Yasser Arafat: Biography
The man who lead the PLO for over 40 years and managed the uneasy balance between militancy and diplomacy in the Middle East.
Arafat was born in 1929 to a successful merchant father and a religiously devout mother. His birth name was Mohammed, but he was nicknamed Yasser, which means 'easy'. Arafat's mother died when he was four, and his father sent him to live with a married uncle in Jerusalem.
As a teenager in the 1940s, Arafat became involved in the Palestinian cause. Before the Arabs were defeated by Israel in 1948, Arafat was a leader in the Palestinian effort to smuggle arms into the territory.
After the war, Arafat studied civil engineering at the University of Cairo in Egypt. He headed the Palestinian Students League and, by the time he graduated, was committed to forming a group that would free Palestine from Israeli occupation.
In 1956 he founded Al Fatah, an underground terrorist organization. At first Al Fatah was ignored by larger Arab nations such as Egypt, Syria, and Jordan, which had formed their own group, the Palestine Liberation Organization.
It wasn't until the 1967 Arab-Israeli War, when the Arabs lost the Gaza Strip, Golan Heights and West Bank, that Arab nations turned to Arafat. In 1968 he became the leader of the PLO.
For two decades the PLO launched bloody attacks on Israel, and Arafat gained a reputation as a ruthless terrorist.
But, by 1988, when he told the United Nations that the PLO would recognize Israel as a sovereign state, Arafat had warmed to diplomacy. Grassroots Palestinian organisations continued violence against Israeli targets, however.
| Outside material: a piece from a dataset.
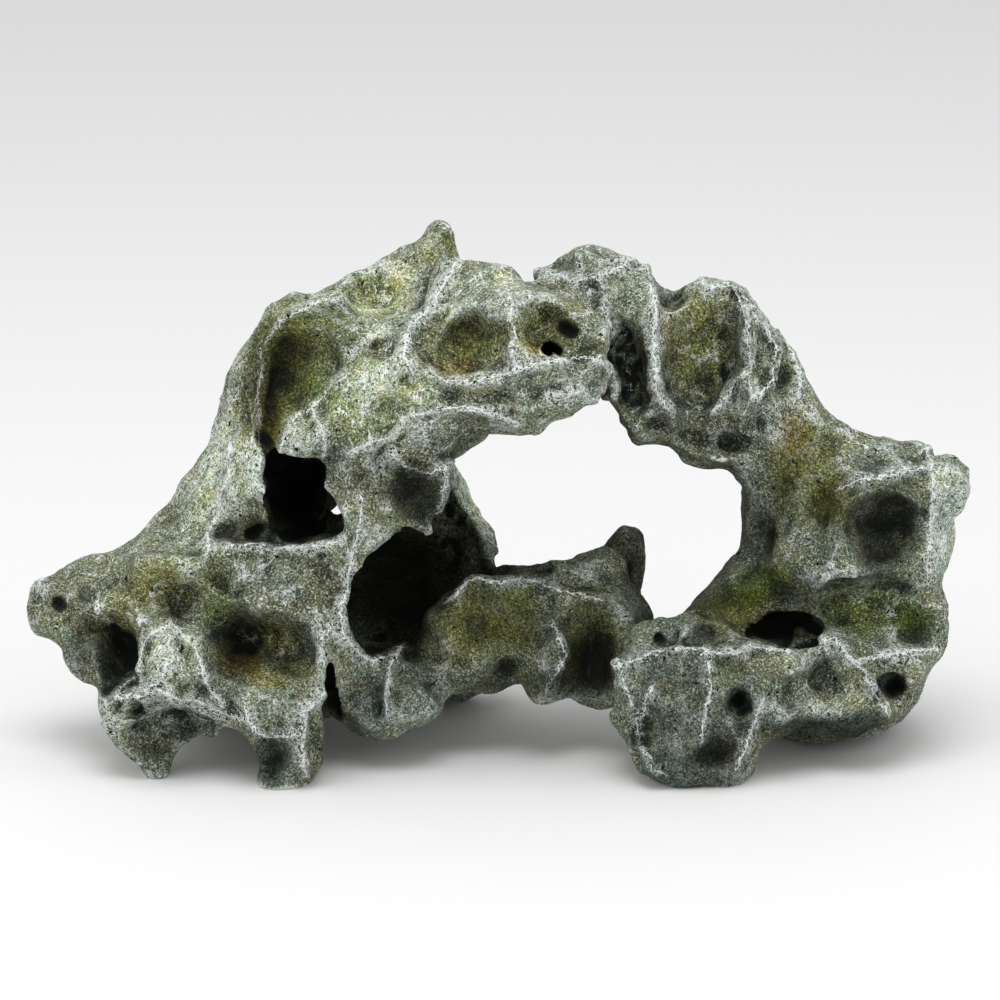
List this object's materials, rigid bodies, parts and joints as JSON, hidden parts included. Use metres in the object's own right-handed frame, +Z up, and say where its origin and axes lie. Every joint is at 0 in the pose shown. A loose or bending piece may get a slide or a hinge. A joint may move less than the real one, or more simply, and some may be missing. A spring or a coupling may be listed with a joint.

In 1993, he met for secret peace talks in Norway, which led to the Oslo Peace Accords with Israeli Prime Minister Yitzak Rabin.
The agreement granted limited Palestinian self-rule and earned Arafat, Rabin and Israeli Foreign Minister, Shimon Peres, the 1994 Nobel Peace Prize.
In January 1996 Arafat was elected the first president of the Palestinian Council governing the West Bank and Gaza Strip. However, Israeli encroachments on Palestinian territory continue, as does Palestinian resistance.
Arafat died at Percy military hospital in Paris on November 11, 2004. He had been in a coma since making a trip to France for medical help three weeks earlier.